I agree with Alicia that parents are driving primarily because they don’t like the alternatives, but I also think bus fees play a role in our whole school transportation picture. First, the major issue is that the bus is inconvenient, particularly at the middle and high school level. By design, there are very few stops, and none less than 2 miles from school. So you can live too far to walk but too close to get a bus without going a mile in the other direction – often by car. And most parents probably don’t make that cost per mile calculation – they just weigh writing a big fat check for $620 for something that’s inconvenient at best, versus driving door to door, which seems like a sunk cost. And the buses that do run are not empty – they are often overcrowded, with 3 kids to a seat even in high school and kids sitting on the floor, which is beyond unsafe. (Many families don’t even bother to buy passes, since they are rarely if ever checked, which contributes greatly to the overcrowding.) I know of families who have purchased bus passes in the past but now drive because of the overcrowding issue.
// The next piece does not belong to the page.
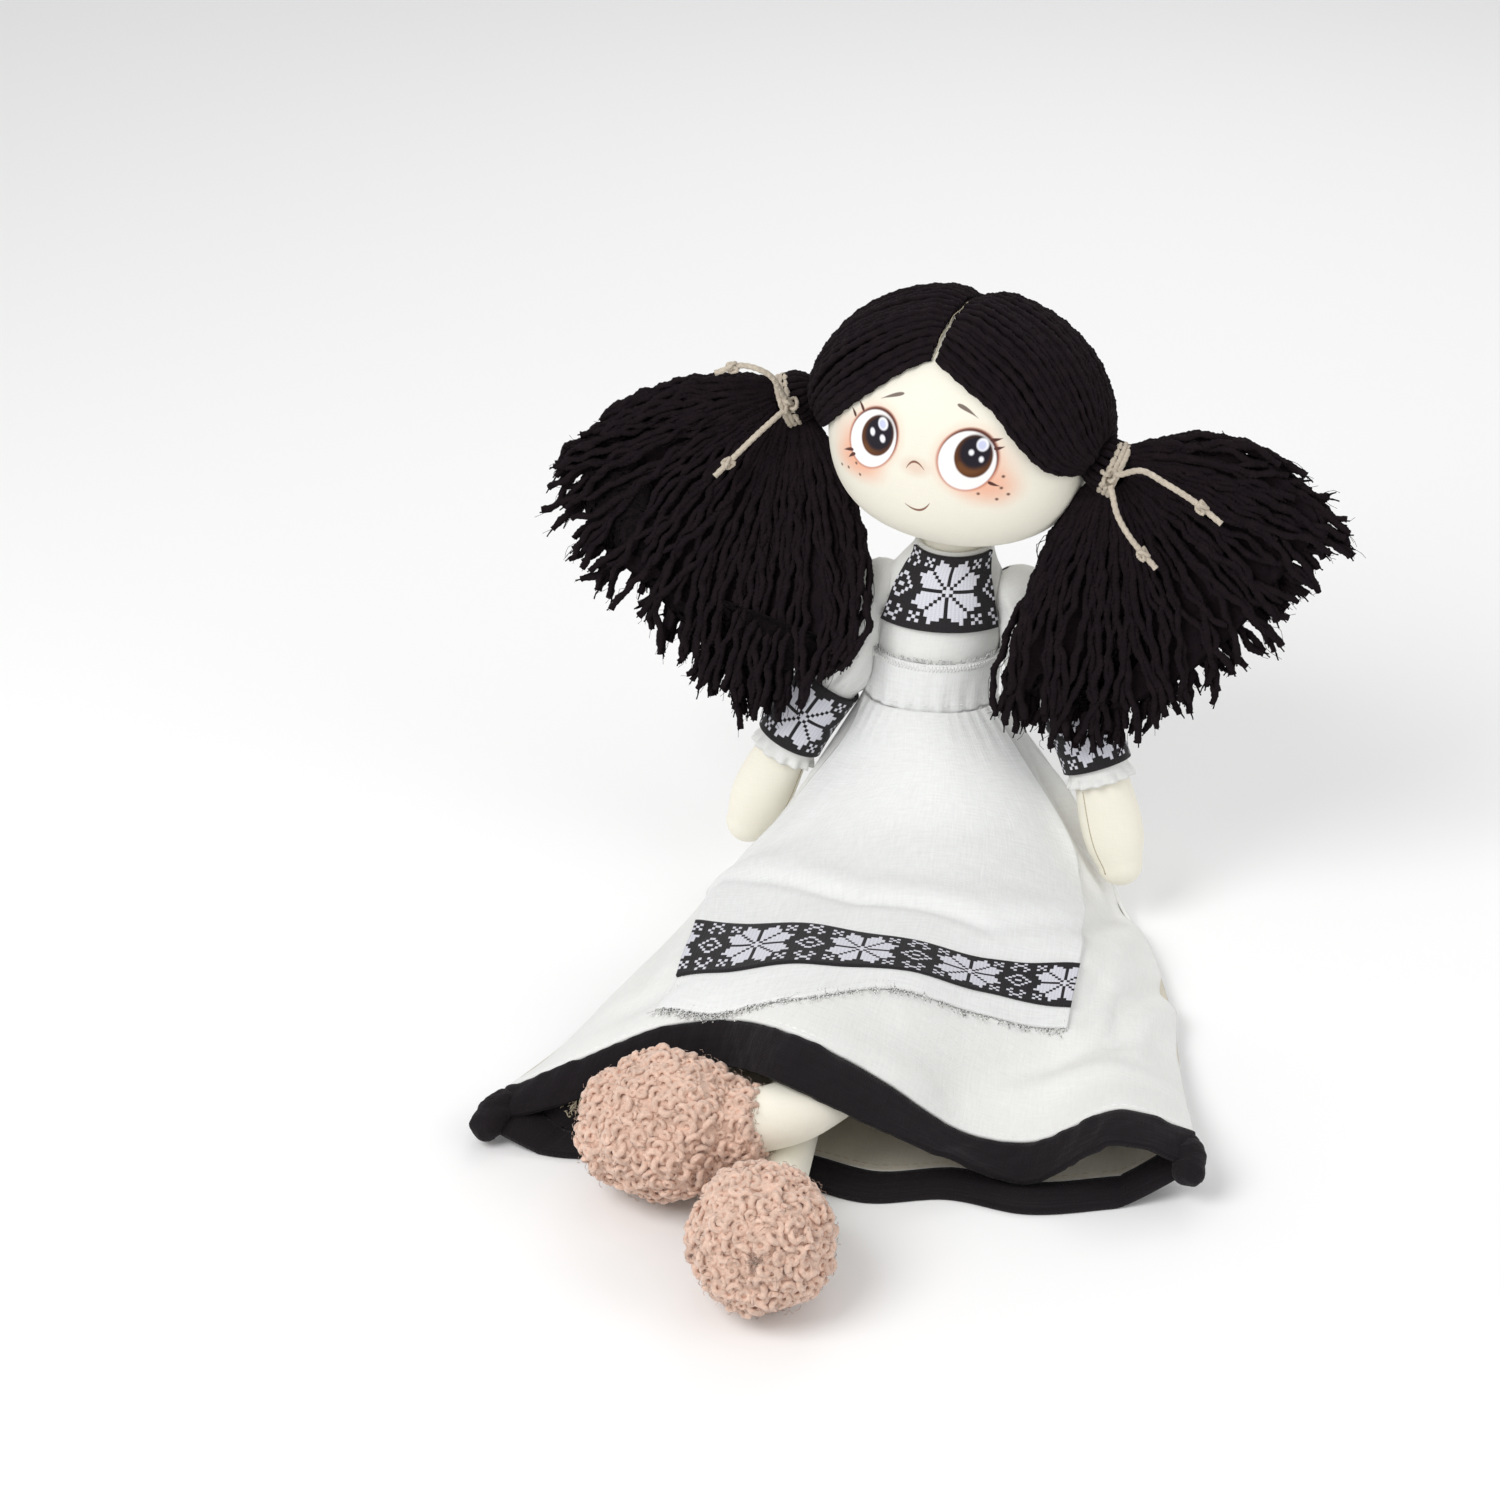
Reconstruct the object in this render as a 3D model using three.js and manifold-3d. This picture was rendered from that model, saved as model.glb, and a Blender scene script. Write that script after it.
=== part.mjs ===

If Newton expanded the bus routes, eliminated the overcrowding, and added stops within the >1mile radius around the schools, making the bus more convenient for kids and parents, I think ridership would go up significantly, even if we retained more modest bus fees.
Have things gotten any better at the Parker St. intersection in the past month?
No, northbound still backed up halfway to Dedham St. around school hours.